Over the course of the last two weeks that is what I have done, instead of taken the Cyclamen from the window sill and holding it under the faucet of my bathroom sink to fill up the saucer, I now just fill up the glass bottle and pour the water into the saucer without having to move the plant. I noticed that during precisely this timeframe the Cyclamen seems to be recovering with great speed. She has grown several leaves, these leaves are bigger and sturdier, and she has started to form several new buds as well.
Can you guess the common sense of this story that escaped my brainwaves? Since when do plants walk to their water source? Plants like the Cyclamen, or perhaps most plants, do not like to be picked up periodically and moved around never to return to the same position. This is exactly what happened. I picked up this plant at least twice a week and watered it, put it back on the window sill however I saw fit, and that was it.

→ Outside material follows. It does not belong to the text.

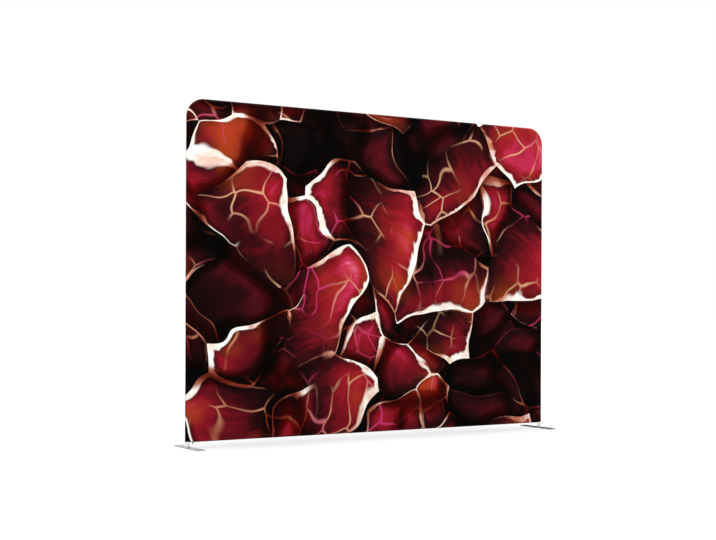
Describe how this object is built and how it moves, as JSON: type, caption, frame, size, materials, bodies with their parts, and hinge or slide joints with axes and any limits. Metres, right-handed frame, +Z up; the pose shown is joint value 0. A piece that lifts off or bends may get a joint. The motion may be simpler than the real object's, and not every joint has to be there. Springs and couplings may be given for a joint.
{
  "type": "fabric room divider",
  "caption": "Free-standing display wall: a zipped stretch-cloth cover with a print on both faces over a snap-together frame of round tubes, on flat steel feet.",
  "frame": {"origin": "on the floor under the middle of the wall, in the plane of the cover's seam", "axes": "+X along the wall to the right as seen from the front, +Y to the back, +Z up"},
  "size_m": [3, 0.36, 2.3],
  "materials": {
    "tube": "satin anodised",
    "print": "printed stretch polyester",
    "zip_tape": "woven tape",
    "zip_teeth": "nylon coil",
    "zip_metal": "semi-gloss black",
    "spring": "spring steel",
    "button": "plated",
    "foot_plate": "satin",
    "spigot": "turned",
    "screw": "zinc plated"
  },
  "bodies": {
    "frame": {"left_upright_lower": "tube", "left_upright_upper": "tube", "left_corner_tube": "tube", "right_upright_lower": "tube", "right_upright_upper": "tube", "right_corner_tube": "tube", "top_rail_left": "tube", "top_rail_centre": "tube", "top_rail_right": "tube", "bottom_rail_left": "tube", "bottom_rail_centre": "tube", "bottom_rail_right": "tube", "centre_post_lower": "tube", "centre_post_upper": "tube", "front_print": "print", "back_print": "print", "zip_tape_front": "zip_tape", "zip_tape_back": "zip_tape", "zip_teeth_front": "zip_teeth", "zip_teeth_back": "zip_teeth", "zip_stops": "zip_metal", "snap_springs": "spring"},
    "left_foot": {"left_foot_plate": "foot_plate", "left_foot_spigot": "spigot", "left_foot_screw": "screw"},
    "right_foot": {"right_foot_plate": "foot_plate", "right_foot_spigot": "spigot", "right_foot_screw": "screw"},
    "slider": {"zip_slider": "zip_metal"},
    "pull": {"zip_pull": "zip_metal"},
    "button_left_upright": {"button_left_upright": "button"},
    "button_left_corner_low": {"button_left_corner_low": "button"},
    "button_left_corner_top": {"button_left_corner_top": "button"},
    "button_right_upright": {"button_right_upright": "button"},
    "button_right_corner_low": {"button_right_corner_low": "button"},
    "button_right_corner_top": {"button_right_corner_top": "button"},
    "button_top_left": {"button_top_left": "button"},
    "button_top_right": {"button_top_right": "button"},
    "button_bottom_far_left": {"button_bottom_far_left": "button"},
    "button_bottom_left": {"button_bottom_left": "button"},
    "button_bottom_right": {"button_bottom_right": "button"},
    "button_bottom_far_right": {"button_bottom_far_right": "button"},
    "button_post_foot": {"button_post_foot": "button"},
    "button_post_middle": {"button_post_middle": "button"},
    "button_post_head": {"button_post_head": "button"}
  },
  "joints": [
    {"name": "left_foot_swivel", "type": "hinge", "parent": "frame", "child": "left_foot", "pos_m": [-1.4842, 0, 0.006], "axis": [0, 0, 1], "continuous": true},
    {"name": "right_foot_swivel", "type": "hinge", "parent": "frame", "child": "right_foot", "pos_m": [1.4842, 0, 0.006], "axis": [0, 0, 1], "continuous": true},
    {"name": "zip_travel", "type": "slide", "parent": "frame", "child": "slider", "axis": [1, 0, 0], "range_m": [0, 2.8971], "deforming": ["zip_teeth_front", "zip_teeth_back"]},
    {"name": "pull_swing", "type": "hinge", "parent": "slider", "child": "pull", "pos_m": [-1.4462, 0, 0.03685], "axis": [0, 1, 0], "range_deg": [-80, 80]},
    {"name": "press_left_upright", "type": "slide", "parent": "frame", "child": "button_left_upright", "axis": [-1, 0, 0], "range_m": [0, 0.0046], "stiffness_N_per_m": 600, "springref_m": -0.003, "deforming": ["snap_springs"]},
    {"name": "press_left_corner_low", "type": "slide", "parent": "frame", "child": "button_left_corner_low", "axis": [-1, 0, 0], "range_m": [0, 0.0046], "stiffness_N_per_m": 600, "springref_m": -0.003, "deforming": ["snap_springs"]},
    {"name": "press_left_corner_top", "type": "slide", "parent": "frame", "child": "button_left_corner_top", "axis": [0, 0, 1], "range_m": [0, 0.0046], "stiffness_N_per_m": 600, "springref_m": -0.003, "deforming": ["snap_springs"]},
    {"name": "press_right_upright", "type": "slide", "parent": "frame", "child": "button_right_upright", "axis": [1, 0, 0], "range_m": [0, 0.0046], "stiffness_N_per_m": 600, "springref_m": -0.003, "deforming": ["snap_springs"]},
    {"name": "press_right_corner_low", "type": "slide", "parent": "frame", "child": "button_right_corner_low", "axis": [1, 0, 0], "range_m": [0, 0.0046], "stiffness_N_per_m": 600, "springref_m": -0.003, "deforming": ["snap_springs"]},
    {"name": "press_right_corner_top", "type": "slide", "parent": "frame", "child": "button_right_corner_top", "axis": [0, 0, 1], "range_m": [0, 0.0046], "stiffness_N_per_m": 600, "springref_m": -0.003, "deforming": ["snap_springs"]},
    {"name": "press_top_left", "type": "slide", "parent": "frame", "child": "button_top_left", "axis": [0, 0, 1], "range_m": [0, 0.0046], "stiffness_N_per_m": 600, "springref_m": -0.003, "deforming": ["snap_springs"]},
    {"name": "press_top_right", "type": "slide", "parent": "frame", "child": "button_top_right", "axis": [0, 0, 1], "range_m": [0, 0.0046], "stiffness_N_per_m": 600, "springref_m": -0.003, "deforming": ["snap_springs"]},
    {"name": "press_bottom_far_left", "type": "slide", "parent": "frame", "child": "button_bottom_far_left", "axis": [0, 0, -1], "range_m": [0, 0.0046], "stiffness_N_per_m": 600, "springref_m": -0.003, "deforming": ["snap_springs"]},
    {"name": "press_bottom_left", "type": "slide", "parent": "frame", "child": "button_bottom_left", "axis": [0, 0, -1], "range_m": [0, 0.0046], "stiffness_N_per_m": 600, "springref_m": -0.003, "deforming": ["snap_springs"]},
    {"name": "press_bottom_right", "type": "slide", "parent": "frame", "child": "button_bottom_right", "axis": [0, 0, -1], "range_m": [0, 0.0046], "stiffness_N_per_m": 600, "springref_m": -0.003, "deforming": ["snap_springs"]},
    {"name": "press_bottom_far_right", "type": "slide", "parent": "frame", "child": "button_bottom_far_right", "axis": [0, 0, -1], "range_m": [0, 0.0046], "stiffness_N_per_m": 600, "springref_m": -0.003, "deforming": ["snap_springs"]},
    {"name": "press_post_foot", "type": "slide", "parent": "frame", "child": "button_post_foot", "axis": [-1, 0, 0], "range_m": [0, 0.0046], "stiffness_N_per_m": 600, "springref_m": -0.003, "deforming": ["snap_springs"]},
    {"name": "press_post_middle", "type": "slide", "parent": "frame", "child": "button_post_middle", "axis": [-1, 0, 0], "range_m": [0, 0.0046], "stiffness_N_per_m": 600, "springref_m": -0.003, "deforming": ["snap_springs"]},
    {"name": "press_post_head", "type": "slide", "parent": "frame", "child": "button_post_head", "axis": [-1, 0, 0], "range_m": [0, 0.0046], "stiffness_N_per_m": 600, "springref_m": -0.003, "deforming": ["snap_springs"]}
  ]
}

In reality my starting point was me, me, me – I did not consider what is best for all and I did not use 1 +1 = 2 to get there. I considered what worked for “me”. This is the way I do it, and this is fine. Even for myself it was not very practical because the window sill is narrow and so I had to jiggle the plant back into the right position. What have I learned here? I learned that my starting point really does come with every breath, and small actions cannot be underestimated. Every thing I do matters and has an impact on others – and to deem otherwise is not functioning from the standpoint of what is best for all.